A long list of almost superhuman technical feats illustrate Equation Group's extraordinary skill, painstaking work, and unlimited resources. They include:

  1. The use of virtual file systems, a feature also found in the highly sophisticated Regin malware. Recently published documents provided by Ed Snowden indicate that the NSA used Regin to infect the partly state-owned Belgian firm Belgacom.
  2. The stashing of malicious files in multiple branches of an infected computer's registry. [...]
  3. Redirects that sent iPhone users to unique exploit Web pages. In addition, infected machines reporting to Equation Group command servers identified themselves as Macs, an indication that the group successfully compromised both iOS and OS X devices.
  4. The use of more than 300 Internet domains and 100 servers to host a sprawling command and control infrastructure.
  5. USB stick-based reconnaissance malware to map air-gapped networks, which are so sensitive that they aren't connected to the Internet. Both Stuxnet and the related Flame malware platform also had the ability to bridge airgaps.
  6. An unusual if not truly novel way of bypassing code-signing restrictions in modern versions of Windows, [...]. To circumvent this restriction, Equation Group malware exploited a known vulnerability in an already signed driver for CloneCD to achieve kernel-level code execution.

...

"It seems to me Equation Group are the ones with the coolest toys," Costin Raiu, director of Kaspersky Lab's global research and analysis team, told Ars. "Every now and then they share them with the Stuxnet group and the Flame group, but they are originally available only to the Equation Group people. Equation Group are definitely the masters, and they are giving the others, maybe, bread crumbs. From time to time they are giving them some goodies to integrate into Stuxnet and Flame."

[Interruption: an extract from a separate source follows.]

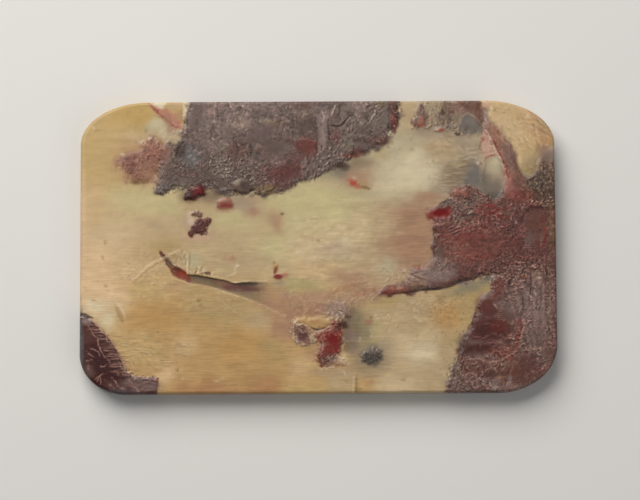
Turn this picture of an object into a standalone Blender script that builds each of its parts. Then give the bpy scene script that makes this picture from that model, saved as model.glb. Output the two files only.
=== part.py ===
"""Carved soapstone plaque, lying on its back with the carved face up.

One solid: a thin slab with elliptical corners and worn edges. Its face carries a low relief of a river
landscape: cliffs, trees, loose rocks and a boat, standing about a millimetre above the ground. The
origin is the centre of the flat back, +X runs along the long side, and +Y to the picture's top.
"""

import math
from dataclasses import dataclass

import bmesh
import bpy
import numpy as np
from mathutils import Vector, noise
from mathutils.geometry import delaunay_2d_cdt

# Slab, its thickness taken to the highest point of the relief
LENGTH = 0.190
HEIGHT = 0.117
THICKNESS = 0.010

# Height of the relief above the ground it is carved down to
RELIEF = 0.0012

# Corners, each a quarter ellipse: reach along the long side, reach along the short side
TOP_LEFT_REACH = (0.0275, 0.0170)
TOP_RIGHT_REACH = (0.0275, 0.0175)
BOTTOM_LEFT_REACH = (0.0180, 0.0160)
BOTTOM_RIGHT_REACH = (0.0230, 0.0190)
CORNER_STEPS = 9

# Edges of the face, worn round more on the left side than elsewhere, and of the back
LEFT_ROUND = 0.0018
RIGHT_ROUND = 0.0009
TOP_ROUND = 0.0007
BOTTOM_ROUND = 0.0010
BACK_ROUND = 0.0008
ROUND_STEPS = 3

# Carving: width of a cut edge, spacing of outline points, spacing of the facets, and grain of the rock
EDGE_WALL = 0.0005
OUTLINE_STEP = 0.0024
FACET_STEP = 0.0030
FACET_GRAIN = 0.0050
RUGGED_GRAIN = 0.0030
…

Kaspersky declined to publicly name the country behind the spying campaign, but Wired [wired.com] points some possible NSA connections:

Although the researchers have no solid evidence that the NSA is behind the tools and decline to make any attribution to that effect, there is circumstantial evidence that points to this conclusion. A keyword—GROK—found in a keylogger component appears in an NSA spy tool catalog leaked to journalists in 2013 [leaksource.info]. The 53-page document details—with pictures, diagrams and secret codenames—an array of complex devices and capabilities available to intelligence operatives. The capabilities of several tools in the catalog identified by the codenames UNITEDRAKE, STRAITBAZZARE, VALIDATOR and SLICKERVICAR appear to match the tools Kaspersky found. These codenames don’t appear in the components from the Equation Group, but Kaspersky did find “UR” in EquationDrug, suggesting a possible connection to UNITEDRAKE (United Rake). Kaspersky also found other codenames in the components that aren’t in the NSA catalog but share the same naming conventions—they include SKYHOOKCHOW, STEALTHFIGHTER, DRINKPARSLEY, STRAITACID, LUTEUSOBSTOS, STRAITSHOOTER, and DESERTWINTER.